Last month the board agreed to hire the National School Public Relations Association to perform the audit, which will cost about $10,000.

In the next week or so, the seven-member subcommittee will meet to begin preparations for the arrival of an NSPRA auditor, board member Paula Stephenson said.

The decisions to be made by the subcommittee include how many focus groups will be used for the audit, the number of participants in each focus group, how the focus groups will be assembled and what questions will be addressed by the focus groups, Stephenson said.

The audit stems from a request for a school survey made by Citizens for Education, formerly Parents for Dr. D., in response to the ongoing conflicts between Superintendent Cyndy Simms and Strawberry Park Elementary School Principal John DeVincentis.

Citizens for Education wanted a survey to address district issues and personnel, but the board decided to go with a communications audit that will use community focus groups to pinpoint organizational issues and work toward possible solutions.

District employees, board members and interested members of the community will make up the focus groups. The subcommittee plans to advertise the audit in the Steamboat Pilot & Today to encourage community involvement.

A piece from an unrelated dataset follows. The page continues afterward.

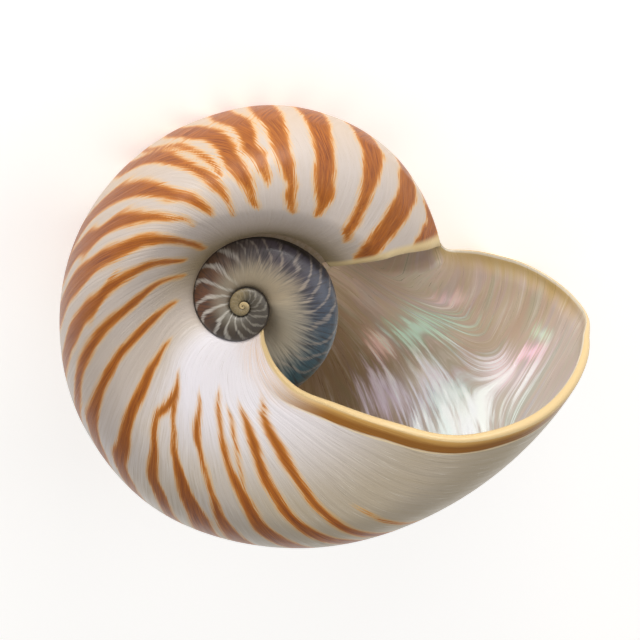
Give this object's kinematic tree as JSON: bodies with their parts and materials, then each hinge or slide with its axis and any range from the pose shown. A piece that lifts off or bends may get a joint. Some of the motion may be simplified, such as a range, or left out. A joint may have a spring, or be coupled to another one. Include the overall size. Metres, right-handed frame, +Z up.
{
  "type": "nautilus shell",
  "caption": "Coiled nautilus shell with a striped outer whorl, an open umbilicus that shows a small dark inner coil, and a wide pearly mouth.",
  "frame": {"origin": "centre of the bounding box at the height of the surface that the shell lies on", "axes": "+Z up, away from the surface that the shell lies on and out of the open umbilicus; +X towards the tip of the lip, along the longest side; +Y out of the mouth"},
  "size_m": [0.1682, 0.1484, 0.0884],
  "materials": {
    "outer_shell": "pearly cream white with orange-brown stripes",
    "nacre": "iridescent mother of pearl",
    "inner_coil": "dark glossy with pale streaks"
  },
  "bodies": {
    "root": {"shell": "outer_shell"}
  },
  "joints": []
}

An audit using focus groups was selected over a survey because surveys fail to provide a 'why' or a plan for the future, Stephenson said at the Jan. 6 board study session.

According to NSPRA, the communications audit will have three major steps: Analyzing the current program, including existing district policies and strategies; listening to various audiences; and developing constructive recommendations for improving communications.

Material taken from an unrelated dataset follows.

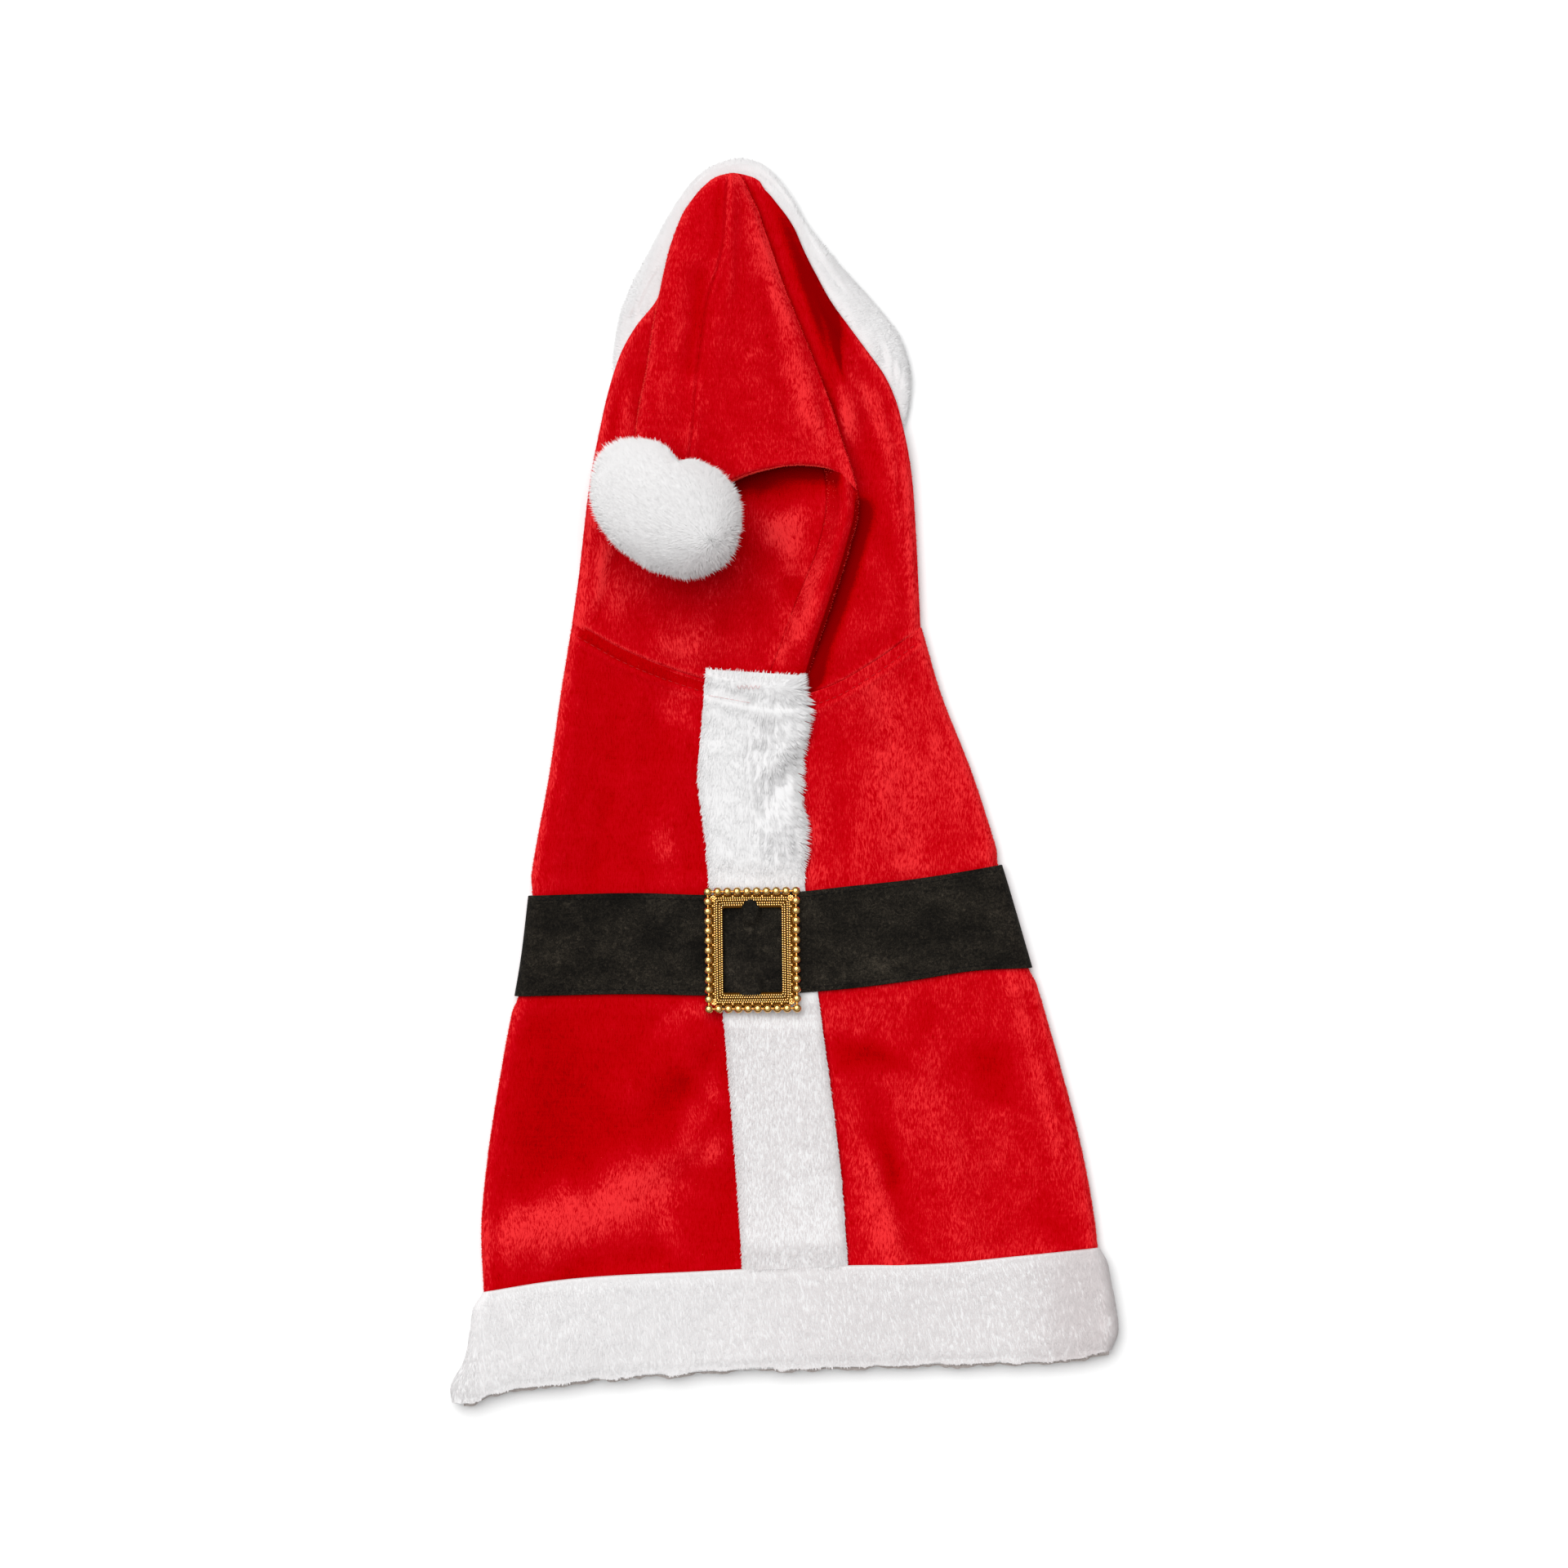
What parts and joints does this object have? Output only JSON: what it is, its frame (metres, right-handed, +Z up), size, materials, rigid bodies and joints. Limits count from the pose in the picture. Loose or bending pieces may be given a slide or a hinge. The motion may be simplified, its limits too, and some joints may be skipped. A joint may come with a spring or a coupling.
{
  "type": "dog santa costume",
  "caption": "Hooded plush coat for a small dog, laid flat back up, with white fur trim, a felt belt with a beaded buckle, and a pompom on the folded crown.",
  "frame": {"origin": "middle of the floor that the laid coat covers, on the surface it lies on", "axes": "+X to the right seen from above, +Y from the hem towards the hood, +Z up from the surface"},
  "size_m": [0.2781, 0.517, 0.0622],
  "materials": {
    "velour": "short brushed red plush with a soft sheen",
    "velour_underside": "short brushed red plush",
    "fur": "short dense white faux fur",
    "felt": "matte black felt",
    "buckle_gold": "vacuum plated gold plastic"
  },
  "bodies": {
    "root": {"back_panel": "velour", "belly_panel": "velour_underside", "hood_left": "velour", "hood_right": "velour", "crown_left": "velour", "crown_right": "velour", "hood_trim": "fur", "centre_strip": "fur", "hem_band": "fur", "belt": "felt", "buckle": "buckle_gold", "pompom": "fur"}
  },
  "joints": []
}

Citizens for Education chairman Scott Crouch, who is a member of the subcommittee, said he is concerned the audit might not explore all the issues that need to be addressed.

"There's a lot of other issues out there," Crouch said. "I don't know if (the audit) is going deep enough, but I don't know enough details yet."

The focus groups, which will each meet for about an hour, will be structured. The system is not designed to be a forum for unlimited discussion on numerous issues, Stephenson said.

"It's not going to be a free for all," she said. "There will be at least eight questions in terms of general information and probably four of five dealing with specific district issues."

The same NSPRA auditor will lead each focus group, and the groups probably will convene over a two-day period in late-April, Stephenson said.

NSPRA will compile a detailed report of the audit.

The report will include recommendations for solutions to district issues.

Community members interested in participating in the audit but not available to meet with a focus group can fill out a survey asking the same questions posed for the focus groups.

The subcommittee is comprised of Simms, Stephenson, Crouch, Middle School Principal Tim Bishop, teacher representative Mike Smith, district staff representative Anne Muhme and a to-be-determined community member.